Butterfield Canyon Elementary assistant principal Angie Hamilton was grateful.

“I thought that was really cool that they're recognizing and appreciating what teachers are going through,” she said. “Everybody is hanging on by a thread, so any recognition or time for themselves is so appreciated.”

The team of third grade teachers at Butterfield Canyon Elementary used the day to lesson-plan together. They were able to enjoy time together, go out to lunch and just enjoy the day, Principal Michelle Peterson said.

After she checked in on her teachers, Peterson attended a wellness class, and then she went swimming, one of her favorite pastimes. As an educator for 30 years, she said it was the first time she’s seen a district provide this kind of resource for its employees.

Many local businesses also offered employees free access to gyms and fitness centers. Local Swig locations offered free drinks.

Jordan District offered employees and students access to 50 on-demand health and wellness classes through the Cook Center for Human Connection. Additionally, district employees taught classes, in-person and remotely, on yoga, and personal and professional stress management.

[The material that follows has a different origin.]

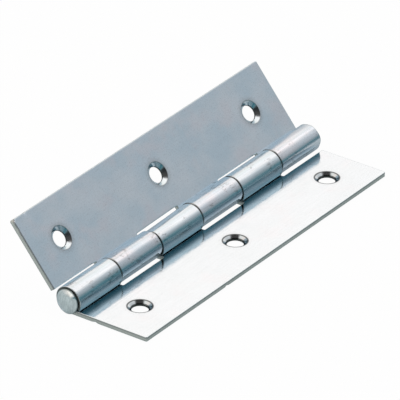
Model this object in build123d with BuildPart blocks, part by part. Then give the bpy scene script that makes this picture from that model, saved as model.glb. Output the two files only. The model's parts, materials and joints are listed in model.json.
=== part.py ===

A team of teachers from Kauri Sue Hamilton School attended “Finding Fulfillment in Life and Work” and came away with some tips to help themselves and their students. After the class, they ate their free lunch at the onsite food truck, and then headed back to the school to catch up on work.

“It definitely was great to just get work done that we need to because we never have the time— time that isn't unpaid—to finish stuff that we need to,” teacher Eden Withers said. “That helps your mental health because then you're not stressed about it.”

Godfrey hoped the day helped employees renew, recharge and refocus.

“I also hope that it's just the beginning of a continued focus on individual health and wellness going forward,” he said.

To further help their employees through this rough time, JSD implemented a substitute teacher incentive bonus, which helped increase availability. When the shortages affected bus drivers, JSD’s director of transportation, administrative staff and mechanics took on bus routes to help drivers, who were covering multiple routes. Board of Education member Darrell Robinson pledged to take every Friday off of work to help with custodial duties at local schools.

“It's really impressive to me, but not surprising, how employees reach out to support each other, to chip in, to work to do whatever they can to support each other personally and professionally,” Godfrey said.